Fuller’s baseball teams produced 47 first-team All-SEC players, and All-Americans Bernie Parrish (1958), Perry McGriff (1959-1960) and Tom Moore (1962-1963). Eight of his players went on to play in the Major Leagues, including Parrish, Denis Aust, Ross Baumgarten, Doug Corbett, Roger Holt, Haywood Sullivan, Dale Willis and Kendall Wise.

“There was no better ambassador for Florida baseball than Dave Fuller,” Florida baseball coach Kevin O’Sullivan said. “What he accomplished during his legendary career with the Gators will never be forgotten and Coach Fuller embodied all that is best about Florida—loyalty, dedication and the pursuit of excellence. Our thoughts and prayers are with his family and all those who loved him. His life touched players, families, staff and alumni and his impact on our baseball program is immeasurable. Coach Fuller is a true representative of the Gator tradition and he will be missed.”
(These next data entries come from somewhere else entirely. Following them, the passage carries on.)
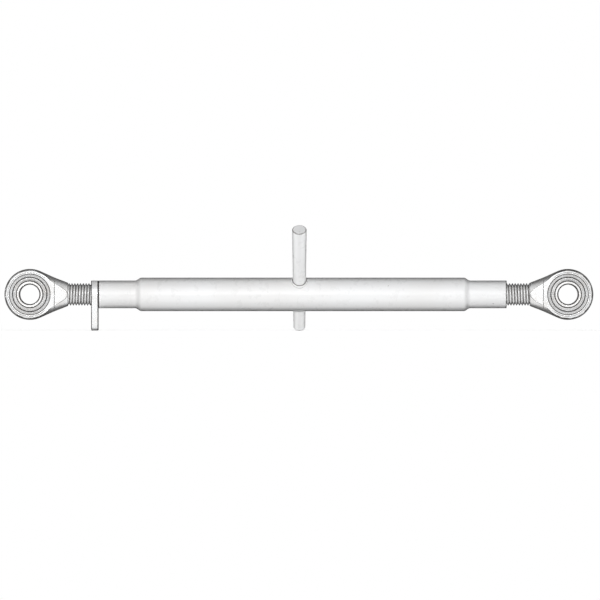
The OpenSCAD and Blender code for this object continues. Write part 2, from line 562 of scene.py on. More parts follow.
    def bump(self, height: Value, depth: float, under: Optional[bpy.types.NodeSocket] = None,
             strength: Value = 1.0) -> bpy.types.NodeSocket:
        """Bends the normal by a height.

        Args:
            height: The height, from 0 to 1.
            depth: Depth in metres that a height of 1 stands for.
            under: Normal of the bump that lies under this one.
            strength: Share of the effect.

        Returns:
            The normal's socket.
        """
        node = self.node("ShaderNodeBump", {"Height": height, "Distance": depth, "Strength": strength})
        if under is not None:
            self.plug(node.inputs["Normal"], under)
        return node.outputs["Normal"]

    def finish(self, **inputs: Value) -> bpy.types.Material:
        """Sets the shader's inputs, with a space for each underscore in a name."""
        for key, value in inputs.items():
            self.plug(self.shader.inputs[key.replace("_", " ")], value)
        return self.material


@dataclass(frozen=True)
class Enamel:
    """Pale sprayed enamel over swaged tube, bar and weld, with bare steel along sharp edges, partly
    wear and partly painted edge shade, and painted shade in corners.
    """

    name: str
    lightness: float = 0.72
    darker: float = 0.95
    scuffed: float = 0.72
    roughness: float = 0.3
    coat_roughness: float = 0.1
    wear_and_shade: Range = (0.35, 0.6)
    # Corner colour: painted shade, partly grime; edge colour: bare steel, partly painted edge shade
    grime_and_shade: Colour = grey(0.12, warmth=0.08)
    steel: Colour = grey(0.22, warmth=0.03)
    scuffs: Range = (0.62, 0.8)
    scuff_share: float = 0.3
    knocks: Range = (0.735, 0.755)
    cloud: float = 70 * MM
    dust: float = 9 * MM
    knock: float = 4 * MM
    chip_depth: float = 0.05 * MM
    peel: float = 1.6 * MM
    peel_depth: float = 0.02 * MM
    draw: float = 1.4 * MM
    draw_depth: float = 0.03 * MM
    draw_stretch: tuple[float, float, float] = (0.06, 1, 1)

    def material(self) -> bpy.types.Material:
        """Builds the material: cloudy coverage, orange peel, the draw lines of the steel under it,
        which run along the piece, small knocks, bare steel on edges, partly wear and partly painted
        edge shade such as at the weld beads' toes, and painted shade in corners, partly grime.

        Returns:
            The material.
        """
        recipe = Recipe(self.name)
        cloud = recipe.noise(self.cloud, detail=4)
        dust = recipe.noise(self.dust, detail=5, roughness=0.7)
        tone = recipe.cloudy(cloud, self.lightness, self.darker, warmth=(-0.006, 0.004))
        scuffs = recipe.span(dust, *self.scuffs, 0, self.scuff_share)
        scuffed = recipe.blend(scuffs, tone, grey(self.lightness * self.scuffed, warmth=0.02))
        # Painted shade in corners, partly grime
        grimy_and_shaded = recipe.blend(recipe.corners(), scuffed, self.grime_and_shade)
        knocks = recipe.span(recipe.noise(self.knock, detail=3, roughness=0.6), *self.knocks)
        # Knocks are chips; the edge mask is partly wear and partly painted edge shade
        bare_and_edge_shade = recipe.math("MAXIMUM", knocks, recipe.edges(self.wear_and_shade))
        colour = recipe.blend(bare_and_edge_shade, grimy_and_shaded, self.steel)
        peel = recipe.bump(recipe.noise(self.peel, detail=2), self.peel_depth)
        lines = recipe.noise(self.draw, detail=3, stretch=self.draw_stretch)
        drawn = recipe.bump(lines, self.draw_depth, peel, strength=0.6)
        normal = recipe.bump(recipe.rest(bare_and_edge_shade), self.chip_depth, drawn)
        return recipe.finish(Base_Color=colour, Roughness=recipe.gloss(dust, self.roughness),
                             Normal=normal, Metallic=bare_and_edge_shade, Coat_Weight=1.0,
                             Coat_Roughness=self.coat_roughness)


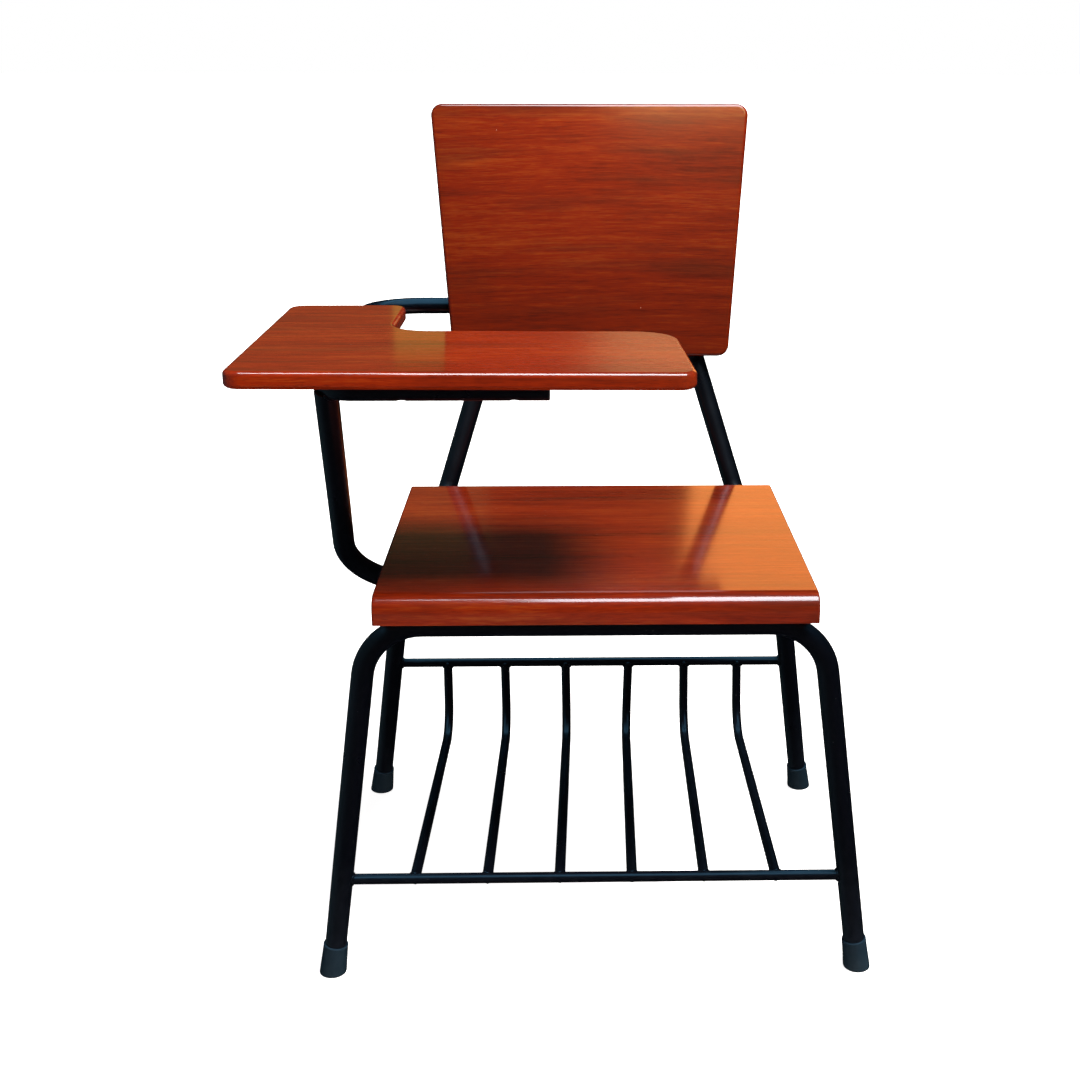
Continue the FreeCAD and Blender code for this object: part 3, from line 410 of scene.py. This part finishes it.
def seams(node, neighbour):
    """The lines along which a tube's cut ends sit on its neighbour, without those of its bore."""
    bm = merged_copy(node)
    other = merged_copy(neighbour)
    skin = BVHTree.FromBMesh(other)
    edges = {edge for edge in bm.edges if len(edge.link_faces) == 2
             and edge.calc_face_angle(0.0) > SHARP_CUT
             and all(skin.find_nearest(vertex.co)[3] < TOUCHING for vertex in edge.verts)}
    chains = []
    while edges:
        chains.append(chain_of(edges))
    bm.free()
    other.free()
    longest = max(length_of(chain) for chain in chains)
    return [chain[:-1] for chain in chains if length_of(chain) > OUTER_RING * longest]


def even_points(ring, count):
    """Points at even distances round a closed ring of points."""
    closed = ring + [ring[0]]
    whole = length_of(closed)
    points = []
    passed = 0.0
    for one, other in zip(closed, closed[1:]):
        step = (other - one).length
        while len(points) < count and len(points) * whole / count <= passed + step:
            along = (len(points) * whole / count - passed) / max(step, 1e-9)
            points.append(one.lerp(other, along))
        passed += step
    return points


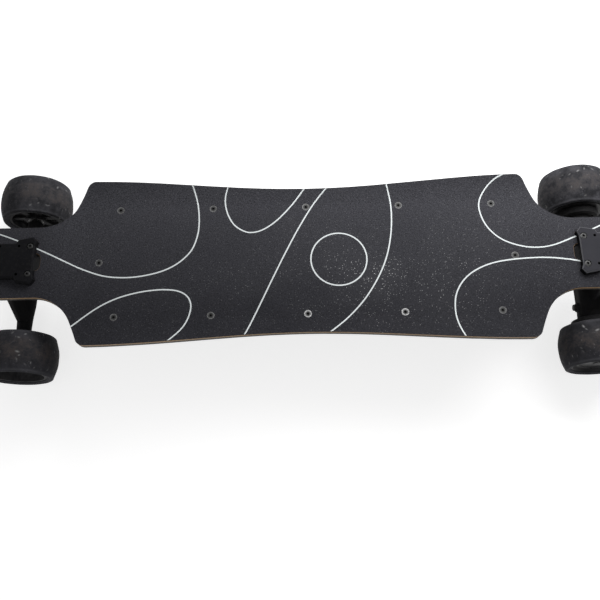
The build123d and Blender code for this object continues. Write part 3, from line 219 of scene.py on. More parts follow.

A star athlete at Wake Forest, Fuller started for three seasons in football, basketball and baseball for the Deacons. His greatest fame was in football where he was a fullback-tailback. Following graduation he played professional baseball with Portsmouth, Va., of the Dixie League and Wilson and Goldsboro, N.C., of the Coastal Plain League. As he often told friends, it was an inability to hit the curve ball that ended his professional career. He turned to coaching, first as the head football, basketball and baseball coach at Perquimans County High School in Hertford, N.C. (1940-41-42), and backfield coach at Maryville (Mo) Teachers College (1943 in the Navy V2 program). He joined the Florida coaching staff at the end of World War II.

Fuller and his late wife Patricia had four children: daughter Pat, and sons David, Len and John, all University of Florida graduates. Len Fuller played football for the Gators and John was an all-SEC baseball player.